For decades, priests in India have been raping nuns and — for the most part — getting away with it, according to a report from the Associated Press.
The AP reported last year on nuns being abused by priests, but its latest report focuses on problems in India. This is of particular interest right now, as nuns are actively speaking out about the problem and leading massive, nationwide protests.
The recent report includes the unfortunate stories from several nuns and touches on the reasons that this type of abuse has gone under the radar for so many years.
… Nuns described in detail the sexual pressure they endured from priests, and nearly two dozen other people — nuns, former nuns and priests, and others — said they had direct knowledge of such incidents.
Still, the scale of the problem in India remains unclear, cloaked by a powerful culture of silence. Many nuns believe abuse is commonplace, insisting most sisters can at least tell of fending off a priest’s sexual advances. Some believe it is rare. Almost none, though, talk about it readily, and most speak only on the condition they not be identified.
But this summer, one Indian nun forced the issue into the open.

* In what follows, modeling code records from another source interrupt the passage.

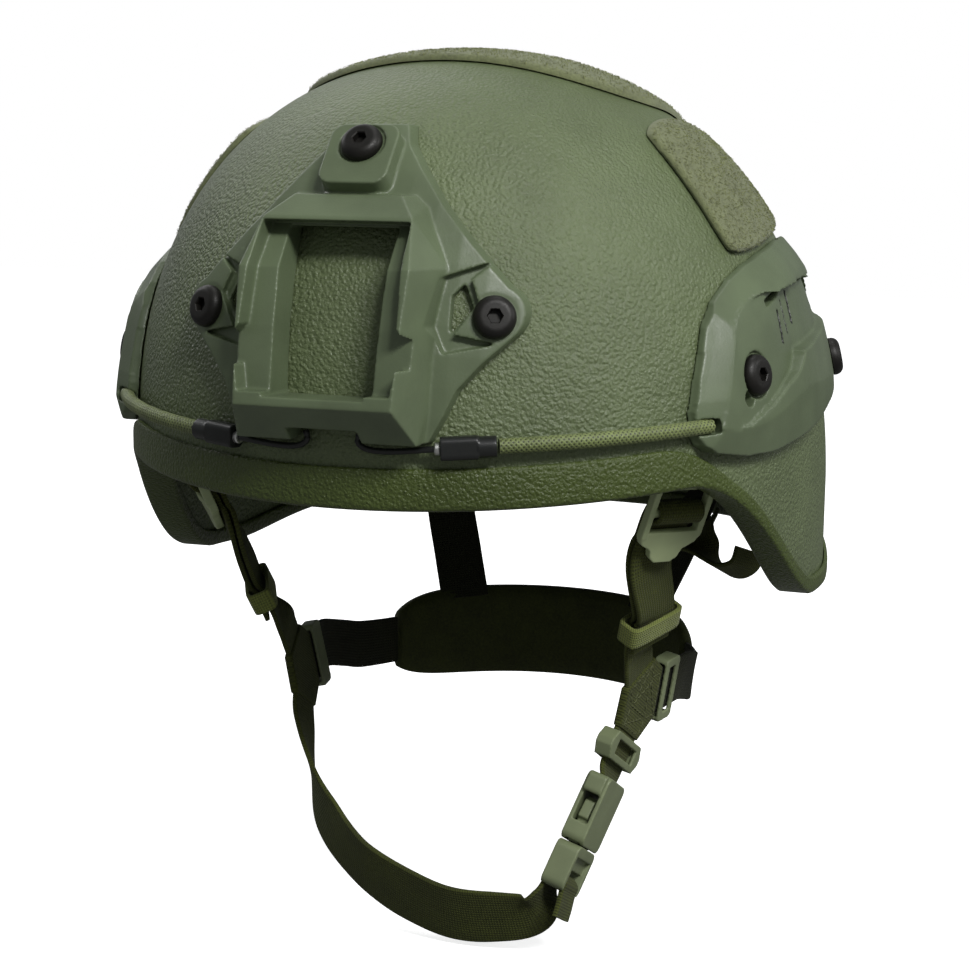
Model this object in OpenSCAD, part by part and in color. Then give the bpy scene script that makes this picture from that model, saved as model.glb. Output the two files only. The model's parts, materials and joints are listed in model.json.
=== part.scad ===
// Combat helmet with a front shroud, side rails, bungees, liner pads and a four point retention harness.
// Frame: +Z up, the front faces -Y and the wearer's left side is +X.
// The origin is in the head opening, level with the bottom of the brow edge.

/* [Shell] */
// Outside width of the shell over the ears
shell_w = 250; // [244:1:258]
// Distance from the origin to the outside of the brow
shell_front = 138; // [132:1:144]
// Distance from the origin to the outside of the nape
shell_back = 142; // [136:1:150]
// Height of the outside of the crown above the brow edge
crown_h = 151; // [146:1:158]
// How far the top of the crown lies ahead of the widest section
crown_fwd = 18; // [10:1:22]
// Thickness of the moulded laminate
wall = 9; // [7:0.5:10]
// Radius of the holes for the bolts
bolt_hole_r = 3.4; // [3.3:0.1:3.8]

/* [Rim] */
// Rise of the rim from the middle of the brow to the temples
brow_rise = 12; // [8:1:15]
// Drop of the ear lobes below the brow edge
lobe_drop = 38.5; // [34:0.5:44]
// Drop of the nape below the brow edge
nape_drop = 28; // [22:1:32]
// Height of the edge trim up the outside of the shell
trim_h = 14; // [10:1:15]
// Thickness of the edge trim
trim_t = 1.8; // [1.4:0.1:2.2]

/* [Shroud] */
// Sideways distance from the middle to each lower shroud bolt
bolt_dx = 48; // [46:0.5:50]
// Height of the lower shroud bolts
bolt_low_z = 62; // [60:0.5:64]
// Height of the top shroud bolt
bolt_top_z = 110.5; // [109:0.5:113]
// Thickness of the shroud wings
wing_t = 5.5; // [4.5:0.25:6.5]
// Half width of the shroud window at its foot
window_foot = 17.5; // [15:0.5:19]
// Half width of the shroud window at its head
window_head = 19; // [17:0.5:20.5]
// Depth of the guide recess behind the face of the shroud
recess_d = 7; // [5:0.5:8]

/* [Rails] */
// Thickness of the side rails
rail_t = 7.5; // [7:0.25:8.5]
// How much thinner the rail is toward the rear
rear_thinner = 3; // [2:0.25:3]
// Depth of the accessory channel in the rail
channel_d = 6; // [5:0.25:6.25]
// Depth of the sunk face between the front rail bolt and the channel
bowl_d = 2.75; // [1.5:0.25:3]
// Depth of the pockets round the rail bolts
pocket_d = 3; // [2.5:0.25:3.5]
// Angle from the side of the helmet to the front rail bolt
rail_bolt_front = 26; // [25:1:28]
// Angle from the side of the helmet to the rear rail bolt
rail_bolt_rear = 22; // [20:1:24]
// Height of the rail bolts
rail_bolt_z = 43; // [42:1:45]

/* [Fasteners] */
// Radius of the bolt heads
head_r = 7; // [6:0.25:7.5]
// Height of the bolt heads
head_h = 4; // [3.5:0.25:4.5]
// Radius of the bolt shanks
shank_r = 3; // [2.5:0.1:3.1]
// Radius of the nuts inside the shell
nut_r = 8; // [7:0.5:9]
// Thickness of the nuts inside the shell
nut_t = 3; // [2.5:0.25:3.5]

/* [Liner] */
// Thickness of the comfort pads
pad_t = 19; // [16:1:21]
// Thickness of the hook discs glued inside the shell
disc_t = 1.4; // [1:0.1:1.8]
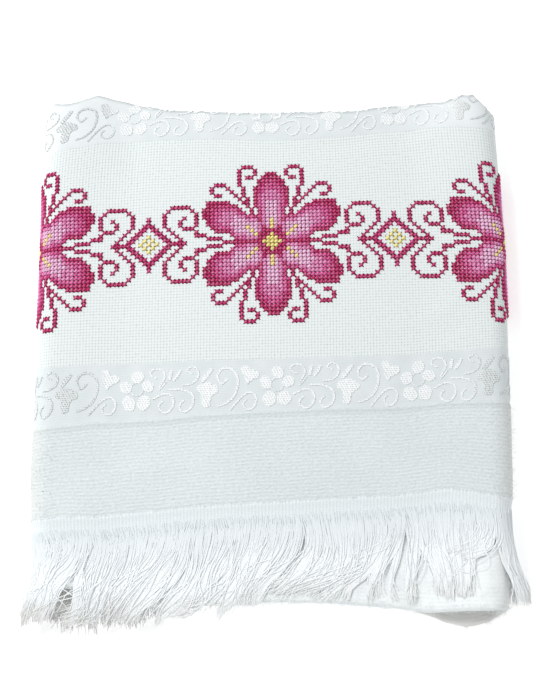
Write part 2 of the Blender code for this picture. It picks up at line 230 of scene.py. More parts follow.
# %% [markdown]
# ## The fold itself
#
# From the middle outwards a point first lies on the top, then goes half way round a
# roll, and then lies on the flap behind. Inner layers go round on a smaller radius,
# as the pages of a folded magazine do.

# %% Fold flat points into place
def bend_radius(key, y):
    """Outer radius of the side fold, looser near its ends."""
    grown = {}
    for side, ends in LOOSE_ENDS.items():
        grown[side] = sum(extra * np.exp(-((y - at) / spread) ** 2) for at, spread, extra in ends)
    return BEND_RADIUS + np.where(key < 0, grown["left"], grown["right"])


def fold_sides(key, y, depth, middle=None):
    """Positions in metres of points given by key, distance along and depth."""
    key, y, depth = np.broadcast_arrays(*(np.asarray(v, float) for v in (key, y, depth)))
    side, reach = np.where(key < 0, -1.0, 1.0), np.abs(key)
    radius = bend_radius(key, y)
    halves = [read(HALF_WIDTH["along"], HALF_WIDTH[name], y) for name in ("left", "right")]
    flat = np.where(key < 0, halves[0], halves[1]) - radius
    # on the top
    x_top = flat * reach
    rise = ease((reach - SHOULDER_START) / (1 - SHOULDER_START))
    relief, crease = top_relief(side * x_top, y)
    z_top = CENTRE_HEIGHT + (2 * radius - CENTRE_HEIGHT) * rise + relief * (1 - rise)
    z_top = z_top - crease * (1 - ease((reach - 0.9) / 0.1)) - depth
    # round the side fold
    turn = np.clip(reach - 1, 0, 1) * math.pi
    x_bend = flat + (radius - depth) * np.sin(turn)
    z_bend = radius + (radius - depth) * np.cos(turn)
    # on the flap behind
    layer_radius = radius - (depth if middle is None else middle)
    flap = CLOTH_WIDTH / 2 - math.pi * layer_radius - flat
    x_flap = flat - (reach - 2) * flap
    x = np.where(reach <= 1, x_top, np.where(reach <= 2, x_bend, x_flap))
    z = np.where(reach <= 1, z_top, np.where(reach <= 2, z_bend, depth))
    droop = FLAP_DROOP * ease((DROOP_START - y) / DROOP_LENGTH) * ease((reach - 1.5) / 0.5)
    z = z - np.where(depth > VELOUR_THICK, droop, 0.0)
    return (np.stack([side * x, y, z], axis=-1) + FRAME_SHIFT) * MM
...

When repeated complaints to church officials brought no response, the 44-year-old nun filed a police complaint against the bishop who oversees her religious order, accusing him of raping her 13 times over two years. Soon after, a group of her fellow nuns launched a two-week public protest in India’s Catholic heartland, demanding the bishop’s arrest.
The AP touches on why this nun’s story really stood out. It was in a rural state that is pretty much run by the Church, and the nuns were treated terribly when they spoke out. They dealt with death threats, hate mail, and much worse.
It was an unprecedented action, dividing India’s Catholic community. Inside the accuser’s convent in rural Kerala state, she and the nuns who support her are now pariahs, isolated from the other sisters, many of whom insist the bishop is innocent. The protesting nuns get hate mail and avoid going out.
“Some people are accusing us of working against the church, of being against the church. They say, ‘You are worshipping Satan,’” said one supporter, Sister Josephine Villoonnickal. “But we need to stand up for the truth.”
Villoonnickal has been a nun for 23 years, joining when she was a teenager. She scoffs at the idea that she wants to harm the church.
“We want to die as sisters,” she said.
This is the oldest trick in the Church’s dirty playbook: demonizing anyone who disagrees. Atheists have dealt with it for years, but they’re turning on their own now, literally siding with an accused rapist over a fellow religious leader because she dared to make the Church look bad.
This is only the beginning. The report goes into further detail, telling additional stories from all around India, painting a tragic and detailed portrait of what Catholicism looks like when you pull back the curtains.